Local Government New Zealand (LGNZ) recently released a funding review discussion paper, to talk about options for addressing current and likely future funding shortfalls in local government.

LGNZ said the report, the first in a two-stage review, would detail findings from its major funding review, which began last year.

The paper considered alternative funding models to deal with increasing demand on services and infrastructure.

It examines options that could sit alongside a property rates-based funding system, such as local income tax, local expenditure tax, selective taxes, regional fuel taxes and transaction taxes.

LGNZ said councils spend about 10.5% of all public expenditure, but raised only 8.3% of all public revenue.

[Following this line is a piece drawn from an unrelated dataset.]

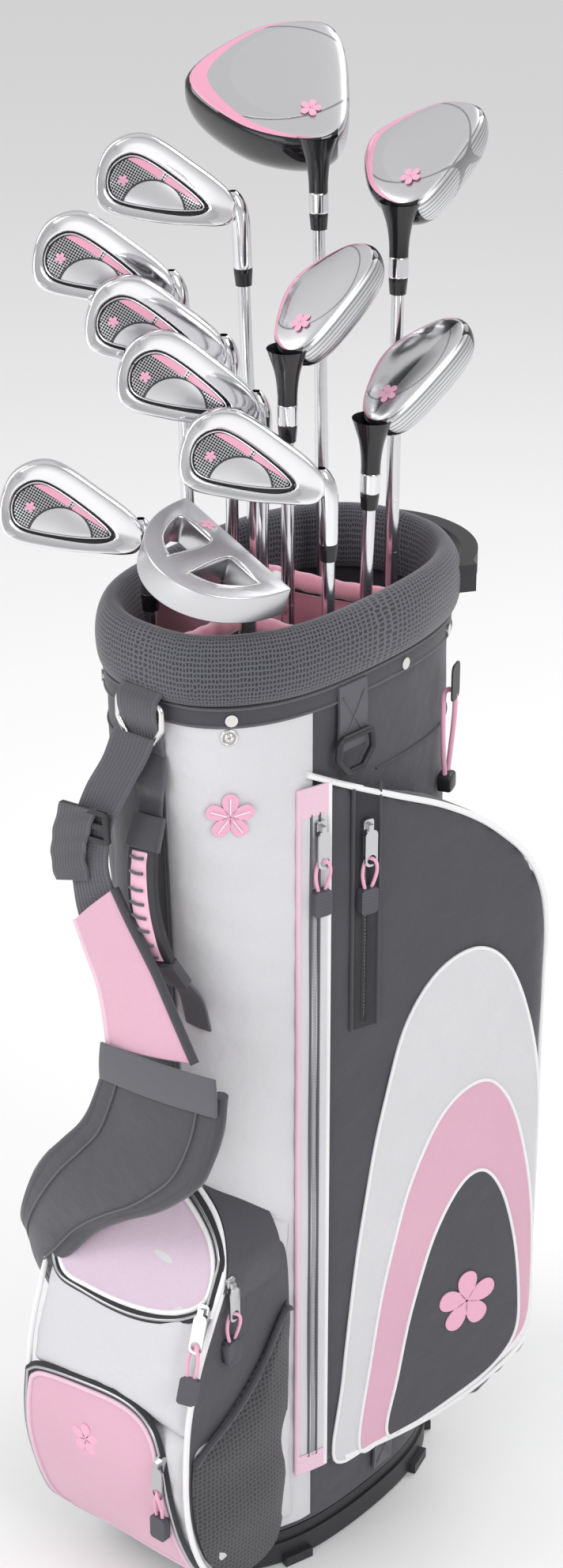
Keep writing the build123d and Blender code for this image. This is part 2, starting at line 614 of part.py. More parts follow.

According to the Waitaki council’s most recent financial report, for the 12 months to December 31, 2014 council reported an overall surplus of $3.794 million.

The council’s total net assets as of December 31, which included areas such as property, roads, pipes and vegetation, totalled $740.570 million while total liabilities for the same period were $6.457 million.

While some councils are struggling to raise money to pay for infrastructure and services, Waitaki Mayor Gary Kircher said Waitaki was able to pay for projects without the fear of creating huge debts thanks to putting money back into the district.

“Many [councils] owe more overall, but we have money in the bank to invest in our community, like the North Otago Irrigation scheme and the retirement village, if that comes to pass. We’ve got some internal debt, but we have a good cash position because of the money we’ve put away to pay for infrastructure as it comes up.”

He said paying for infrastructure such as roading and services such as recycling was costly for the council and there were “ongoing discussions and issues” around the costs and how they affect ratepayers.

“We fund a number of different [recycling] initiatives, including the resource recovery park here and the Hampden and Palmerston groups. It’s relatively cost-effective, but it’s not as wide-reaching as it would be if there was kerbside collections … it’s the model we have chosen to use.”

Another issue many had was paying rates for services they may not necessarily use.

“There’s a lot of costs which fall on ratepayers which may seem to be better coming from elsewhere, like public toilets and more tourist-orientated areas where you’re not getting a lot of benefit, and there is a justification to be getting funding from government and elsewhere,” said Mr Kircher.

While having the ability to cut costs where necessary was a positive, monitoring cashflow carefully was key, as well as coming up with new ways to save money, such as local investment.

“Having the tools is good, but money needs to be spent as wisely as possible. We need to make sure that’s followed as much as we can.”